His GF was telling my wife and me a story about a coastal condo where she had previously lived. She got word that an elderly resident had fallen in arrears on her HOA dues. GF hired an attorney to figure out how she could “take the house away from” the elderly woman in financial jeopardy. It was a coastal community and there was much money to be made if she could get her hands on the unit.

I asked a number of pointed questions, trying to be sure that I fully understood the situation and wasn’t misinterpreting.

Nope. I wasn’t.

I did NOT say anything at the dinner, but a week or so later, getting together with my old dear friend, I told him that I simply had to talk about the incident. It barely rang familiar to him, but … I was pretty shocked. This friend is (was?) one of the kindest, most thoughtful people I’ve known. I mentioned that he or I would have tried to help the elderly condo resident get current and keep her house. Never in a million years would we have shifted into avaricious and predatory mode.

Fast forward just a wee bit. Friendship: nuked.

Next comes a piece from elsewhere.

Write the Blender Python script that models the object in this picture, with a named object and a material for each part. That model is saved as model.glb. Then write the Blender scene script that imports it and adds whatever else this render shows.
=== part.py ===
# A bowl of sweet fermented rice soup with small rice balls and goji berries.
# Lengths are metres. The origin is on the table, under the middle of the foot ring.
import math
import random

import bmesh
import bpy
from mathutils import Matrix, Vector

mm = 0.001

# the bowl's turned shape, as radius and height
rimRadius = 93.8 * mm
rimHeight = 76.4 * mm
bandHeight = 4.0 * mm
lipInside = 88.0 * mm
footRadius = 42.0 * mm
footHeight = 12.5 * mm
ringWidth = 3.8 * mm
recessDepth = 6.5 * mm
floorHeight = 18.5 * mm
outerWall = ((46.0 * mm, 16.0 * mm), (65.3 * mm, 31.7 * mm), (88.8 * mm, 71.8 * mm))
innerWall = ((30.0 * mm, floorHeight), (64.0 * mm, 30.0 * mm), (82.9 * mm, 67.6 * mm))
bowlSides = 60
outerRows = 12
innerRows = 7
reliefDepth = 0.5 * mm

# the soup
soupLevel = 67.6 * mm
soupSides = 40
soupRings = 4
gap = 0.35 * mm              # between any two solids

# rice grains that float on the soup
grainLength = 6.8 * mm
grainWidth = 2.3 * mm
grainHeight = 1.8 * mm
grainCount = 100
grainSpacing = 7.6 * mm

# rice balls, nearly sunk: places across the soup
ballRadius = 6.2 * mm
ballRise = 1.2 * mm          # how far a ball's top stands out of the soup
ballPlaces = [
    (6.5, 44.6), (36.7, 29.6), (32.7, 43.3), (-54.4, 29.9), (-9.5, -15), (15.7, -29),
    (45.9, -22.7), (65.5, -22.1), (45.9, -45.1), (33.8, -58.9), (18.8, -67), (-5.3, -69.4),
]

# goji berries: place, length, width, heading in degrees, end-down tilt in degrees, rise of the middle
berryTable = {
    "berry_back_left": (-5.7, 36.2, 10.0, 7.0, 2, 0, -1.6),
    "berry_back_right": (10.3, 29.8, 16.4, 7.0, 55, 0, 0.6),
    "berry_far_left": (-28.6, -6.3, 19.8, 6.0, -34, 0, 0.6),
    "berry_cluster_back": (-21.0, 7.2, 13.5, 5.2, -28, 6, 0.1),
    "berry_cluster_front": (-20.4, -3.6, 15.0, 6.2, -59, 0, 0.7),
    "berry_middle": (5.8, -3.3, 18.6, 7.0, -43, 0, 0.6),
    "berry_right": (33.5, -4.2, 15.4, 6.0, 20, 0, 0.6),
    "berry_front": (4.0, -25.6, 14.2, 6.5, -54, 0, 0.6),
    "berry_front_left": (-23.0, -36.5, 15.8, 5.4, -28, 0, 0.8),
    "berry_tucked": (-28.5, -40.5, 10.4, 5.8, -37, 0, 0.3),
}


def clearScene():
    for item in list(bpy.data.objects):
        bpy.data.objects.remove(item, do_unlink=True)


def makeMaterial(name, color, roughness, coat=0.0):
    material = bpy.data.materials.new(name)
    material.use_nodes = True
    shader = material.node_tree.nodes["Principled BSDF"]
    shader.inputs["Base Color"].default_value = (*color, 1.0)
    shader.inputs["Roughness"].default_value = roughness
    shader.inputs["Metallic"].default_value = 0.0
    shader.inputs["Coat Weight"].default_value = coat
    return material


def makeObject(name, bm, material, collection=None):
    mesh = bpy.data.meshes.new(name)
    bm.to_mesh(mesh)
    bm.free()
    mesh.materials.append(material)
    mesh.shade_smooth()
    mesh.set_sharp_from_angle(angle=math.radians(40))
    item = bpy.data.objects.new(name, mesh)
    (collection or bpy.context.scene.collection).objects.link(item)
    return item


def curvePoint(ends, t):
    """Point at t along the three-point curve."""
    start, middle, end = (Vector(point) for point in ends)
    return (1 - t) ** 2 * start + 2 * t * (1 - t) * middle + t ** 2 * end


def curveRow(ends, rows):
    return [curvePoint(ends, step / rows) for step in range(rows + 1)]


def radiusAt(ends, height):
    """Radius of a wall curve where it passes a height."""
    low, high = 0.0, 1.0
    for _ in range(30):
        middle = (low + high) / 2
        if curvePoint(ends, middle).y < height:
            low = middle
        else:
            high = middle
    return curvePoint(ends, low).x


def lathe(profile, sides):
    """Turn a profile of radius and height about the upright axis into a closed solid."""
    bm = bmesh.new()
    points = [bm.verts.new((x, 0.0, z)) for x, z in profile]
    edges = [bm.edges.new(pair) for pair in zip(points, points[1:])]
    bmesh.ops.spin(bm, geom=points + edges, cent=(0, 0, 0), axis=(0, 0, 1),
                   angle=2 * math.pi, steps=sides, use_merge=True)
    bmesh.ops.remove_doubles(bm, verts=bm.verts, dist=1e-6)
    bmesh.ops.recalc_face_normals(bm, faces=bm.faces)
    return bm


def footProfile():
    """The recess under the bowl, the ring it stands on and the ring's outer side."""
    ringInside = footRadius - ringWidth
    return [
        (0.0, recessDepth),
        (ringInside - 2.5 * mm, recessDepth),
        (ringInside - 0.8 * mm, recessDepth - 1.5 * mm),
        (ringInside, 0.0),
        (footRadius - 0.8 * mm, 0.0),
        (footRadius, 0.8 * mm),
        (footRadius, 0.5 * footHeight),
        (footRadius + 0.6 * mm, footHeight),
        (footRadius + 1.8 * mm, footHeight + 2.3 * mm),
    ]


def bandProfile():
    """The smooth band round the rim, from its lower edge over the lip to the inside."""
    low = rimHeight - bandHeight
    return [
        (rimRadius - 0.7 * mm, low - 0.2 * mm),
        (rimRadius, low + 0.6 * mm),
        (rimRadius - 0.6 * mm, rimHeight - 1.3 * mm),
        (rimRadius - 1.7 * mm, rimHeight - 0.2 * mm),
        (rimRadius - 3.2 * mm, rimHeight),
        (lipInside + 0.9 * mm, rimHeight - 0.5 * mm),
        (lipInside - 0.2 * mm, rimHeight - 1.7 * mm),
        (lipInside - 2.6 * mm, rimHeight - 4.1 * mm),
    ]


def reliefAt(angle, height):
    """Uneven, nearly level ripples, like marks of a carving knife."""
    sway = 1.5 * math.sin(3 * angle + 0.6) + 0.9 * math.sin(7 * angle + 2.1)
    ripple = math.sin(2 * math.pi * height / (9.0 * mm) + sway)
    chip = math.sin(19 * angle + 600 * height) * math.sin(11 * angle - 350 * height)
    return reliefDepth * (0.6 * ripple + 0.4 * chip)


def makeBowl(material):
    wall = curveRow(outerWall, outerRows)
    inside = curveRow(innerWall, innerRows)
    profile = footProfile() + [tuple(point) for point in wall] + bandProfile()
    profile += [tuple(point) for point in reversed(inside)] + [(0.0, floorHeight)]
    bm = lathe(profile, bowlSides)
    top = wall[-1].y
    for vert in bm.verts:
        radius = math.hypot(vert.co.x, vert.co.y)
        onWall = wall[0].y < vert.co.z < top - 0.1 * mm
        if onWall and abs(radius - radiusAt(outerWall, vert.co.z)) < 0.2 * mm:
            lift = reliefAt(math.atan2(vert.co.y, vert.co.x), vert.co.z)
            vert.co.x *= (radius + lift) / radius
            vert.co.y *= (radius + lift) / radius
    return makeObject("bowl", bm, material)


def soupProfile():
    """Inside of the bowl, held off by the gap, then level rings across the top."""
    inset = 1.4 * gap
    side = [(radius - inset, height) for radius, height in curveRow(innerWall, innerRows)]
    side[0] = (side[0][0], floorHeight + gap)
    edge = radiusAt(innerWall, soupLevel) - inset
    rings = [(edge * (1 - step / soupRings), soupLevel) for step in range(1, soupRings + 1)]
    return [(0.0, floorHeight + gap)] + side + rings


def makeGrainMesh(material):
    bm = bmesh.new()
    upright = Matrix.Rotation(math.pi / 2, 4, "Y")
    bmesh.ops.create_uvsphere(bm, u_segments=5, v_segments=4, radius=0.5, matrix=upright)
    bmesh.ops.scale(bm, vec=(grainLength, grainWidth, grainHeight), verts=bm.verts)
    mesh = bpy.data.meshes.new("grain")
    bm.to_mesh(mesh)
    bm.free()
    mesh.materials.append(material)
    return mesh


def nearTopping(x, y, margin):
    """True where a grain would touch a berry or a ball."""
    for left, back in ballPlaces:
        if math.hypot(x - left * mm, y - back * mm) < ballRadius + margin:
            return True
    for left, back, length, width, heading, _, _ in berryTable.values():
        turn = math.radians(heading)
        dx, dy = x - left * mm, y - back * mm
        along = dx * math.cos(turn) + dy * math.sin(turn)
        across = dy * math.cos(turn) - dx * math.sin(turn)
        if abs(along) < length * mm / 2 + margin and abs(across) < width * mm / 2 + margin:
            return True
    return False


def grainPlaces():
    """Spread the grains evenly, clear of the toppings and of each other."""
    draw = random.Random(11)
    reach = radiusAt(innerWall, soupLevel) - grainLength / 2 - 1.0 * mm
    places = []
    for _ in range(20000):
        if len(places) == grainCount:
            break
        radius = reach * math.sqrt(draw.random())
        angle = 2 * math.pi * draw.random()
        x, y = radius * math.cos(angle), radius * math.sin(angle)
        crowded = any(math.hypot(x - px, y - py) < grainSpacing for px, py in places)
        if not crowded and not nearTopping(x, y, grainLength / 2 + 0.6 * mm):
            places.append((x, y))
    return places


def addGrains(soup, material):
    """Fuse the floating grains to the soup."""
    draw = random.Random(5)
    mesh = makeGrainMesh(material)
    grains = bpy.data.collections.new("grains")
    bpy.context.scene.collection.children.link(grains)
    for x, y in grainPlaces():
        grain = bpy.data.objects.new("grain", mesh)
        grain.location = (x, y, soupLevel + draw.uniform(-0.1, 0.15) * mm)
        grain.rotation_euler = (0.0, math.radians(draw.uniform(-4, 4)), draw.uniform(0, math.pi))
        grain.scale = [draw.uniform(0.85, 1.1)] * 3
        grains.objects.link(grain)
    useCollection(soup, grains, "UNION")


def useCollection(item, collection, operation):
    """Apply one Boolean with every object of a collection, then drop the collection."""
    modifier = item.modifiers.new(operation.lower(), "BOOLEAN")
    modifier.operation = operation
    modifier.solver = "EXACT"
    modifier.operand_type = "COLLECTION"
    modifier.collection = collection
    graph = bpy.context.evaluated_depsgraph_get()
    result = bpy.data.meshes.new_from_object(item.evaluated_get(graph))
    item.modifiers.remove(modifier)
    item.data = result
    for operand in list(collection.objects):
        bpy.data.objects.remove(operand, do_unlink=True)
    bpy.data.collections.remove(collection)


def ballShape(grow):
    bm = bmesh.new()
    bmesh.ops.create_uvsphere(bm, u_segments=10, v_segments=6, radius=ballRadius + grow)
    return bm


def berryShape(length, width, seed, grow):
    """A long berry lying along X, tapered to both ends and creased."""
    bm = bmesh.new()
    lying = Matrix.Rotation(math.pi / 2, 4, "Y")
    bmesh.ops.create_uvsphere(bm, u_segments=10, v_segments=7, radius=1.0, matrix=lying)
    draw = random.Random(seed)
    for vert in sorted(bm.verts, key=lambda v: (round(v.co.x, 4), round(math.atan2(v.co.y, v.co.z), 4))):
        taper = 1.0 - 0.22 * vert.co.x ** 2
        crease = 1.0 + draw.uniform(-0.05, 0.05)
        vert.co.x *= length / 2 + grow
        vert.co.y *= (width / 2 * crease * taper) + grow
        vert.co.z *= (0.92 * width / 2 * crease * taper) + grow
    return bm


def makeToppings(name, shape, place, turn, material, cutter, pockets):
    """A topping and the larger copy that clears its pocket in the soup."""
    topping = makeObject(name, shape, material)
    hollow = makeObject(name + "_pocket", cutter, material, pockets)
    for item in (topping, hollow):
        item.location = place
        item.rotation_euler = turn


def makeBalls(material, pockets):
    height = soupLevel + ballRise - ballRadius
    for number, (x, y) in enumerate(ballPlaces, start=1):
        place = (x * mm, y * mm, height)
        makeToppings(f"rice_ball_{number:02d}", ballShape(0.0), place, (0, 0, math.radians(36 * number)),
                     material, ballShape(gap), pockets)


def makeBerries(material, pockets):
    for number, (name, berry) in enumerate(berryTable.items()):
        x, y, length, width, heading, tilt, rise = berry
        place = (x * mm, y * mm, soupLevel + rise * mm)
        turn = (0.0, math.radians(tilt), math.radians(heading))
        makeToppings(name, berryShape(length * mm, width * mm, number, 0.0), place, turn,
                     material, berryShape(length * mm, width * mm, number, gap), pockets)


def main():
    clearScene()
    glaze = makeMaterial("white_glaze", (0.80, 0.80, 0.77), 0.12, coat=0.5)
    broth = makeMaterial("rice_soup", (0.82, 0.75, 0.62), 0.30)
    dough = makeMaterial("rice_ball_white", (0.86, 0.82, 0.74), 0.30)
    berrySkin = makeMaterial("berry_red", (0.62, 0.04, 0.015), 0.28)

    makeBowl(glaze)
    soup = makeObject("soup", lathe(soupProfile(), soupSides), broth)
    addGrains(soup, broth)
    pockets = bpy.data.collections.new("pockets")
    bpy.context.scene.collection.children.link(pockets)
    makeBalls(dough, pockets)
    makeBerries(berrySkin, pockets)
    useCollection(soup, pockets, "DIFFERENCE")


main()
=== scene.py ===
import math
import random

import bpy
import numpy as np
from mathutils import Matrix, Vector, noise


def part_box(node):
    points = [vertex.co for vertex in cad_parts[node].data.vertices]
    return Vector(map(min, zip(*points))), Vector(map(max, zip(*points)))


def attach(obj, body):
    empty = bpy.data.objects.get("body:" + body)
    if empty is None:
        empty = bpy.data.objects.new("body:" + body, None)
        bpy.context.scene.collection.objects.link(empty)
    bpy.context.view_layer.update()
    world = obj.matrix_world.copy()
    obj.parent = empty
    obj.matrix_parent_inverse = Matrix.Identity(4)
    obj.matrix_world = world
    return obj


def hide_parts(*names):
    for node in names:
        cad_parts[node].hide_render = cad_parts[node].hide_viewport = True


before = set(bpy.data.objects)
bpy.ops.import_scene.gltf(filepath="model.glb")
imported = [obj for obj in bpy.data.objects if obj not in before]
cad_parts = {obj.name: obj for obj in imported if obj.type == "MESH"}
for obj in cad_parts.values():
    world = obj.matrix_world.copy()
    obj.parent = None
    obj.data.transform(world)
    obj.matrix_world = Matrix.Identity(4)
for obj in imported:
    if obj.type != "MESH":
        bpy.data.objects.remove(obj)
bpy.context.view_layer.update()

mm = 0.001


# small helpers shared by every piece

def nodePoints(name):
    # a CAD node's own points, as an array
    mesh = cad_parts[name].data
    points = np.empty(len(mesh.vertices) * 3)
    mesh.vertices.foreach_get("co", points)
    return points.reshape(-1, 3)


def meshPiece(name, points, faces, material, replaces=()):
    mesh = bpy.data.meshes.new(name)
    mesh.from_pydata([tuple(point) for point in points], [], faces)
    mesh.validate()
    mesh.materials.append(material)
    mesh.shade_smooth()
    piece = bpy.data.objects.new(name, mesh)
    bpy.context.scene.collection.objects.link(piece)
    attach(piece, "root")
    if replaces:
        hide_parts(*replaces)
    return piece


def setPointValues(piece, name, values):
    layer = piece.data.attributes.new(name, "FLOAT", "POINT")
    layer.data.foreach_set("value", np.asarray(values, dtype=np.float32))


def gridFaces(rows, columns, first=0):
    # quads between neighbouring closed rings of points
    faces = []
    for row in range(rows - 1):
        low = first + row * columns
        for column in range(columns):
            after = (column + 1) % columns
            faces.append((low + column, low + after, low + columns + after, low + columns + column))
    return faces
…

I think I’ve learned to keep my mouth shut. As I said here recently:

  • When people don’t ask my opinion, they really don’t want my opinion
  • When people DO ask my opinion, they generally still don’t want my opinion

I admire the woman’s (in the OP) passion and commitment and I honor and acknowledge the potential existential threat that bigotry represents to her and others, but you have to pick your battles, know your audience, and choose your moments.

Nobody wants to keep inviting over the guy who’s always in a new multi-level marketing gig, and will NOT refrain from selling anybody and everybody he encounters. It gets old.

A fanatic is one who can’t change his mind and won’t change the subject.
– Winston Churchill.

I do NOT mean to castigate this woman. I just understand that – as legit as your issue is, as high as the stakes may be, as important as the cause can truly be – sometimes, ground is lost rather than gained.

There’s something called “tact.” Your friend clearly doesn’t have any.

Yeah it’s easy to jump on the bandwagon and make noise about mustard packets from CFA But I bet she’s oblivious about most of the other hundreds of corporations that got failing marks in supporting human rights and goes on blithely purchasing their products.

https://www.phillymag.com/news/2019/04/01/chick-fil-a-boycott/

Short version: If you are going to boycott Chick-fil-A, you might have to reconsider shopping at Bed Bath & Beyond, Acme (Albertsons Companies), and H&M; eating at Outback (Bloomin’ Brands) and Taco Bell (Yum China Holdings); living in Toll Brothers McMansions; feeding the kids Dole bananas and pineapples; using ADT for your security company; and buying spark plugs at Pep Boys, which is headquartered in Philadelphia.

I don’t think accusing your host of participating in a conspiracy to kill you based on a fast food condiment package to be recreational, it’s just the kind of rude and malicious behavior the people she’s complaining about engage in.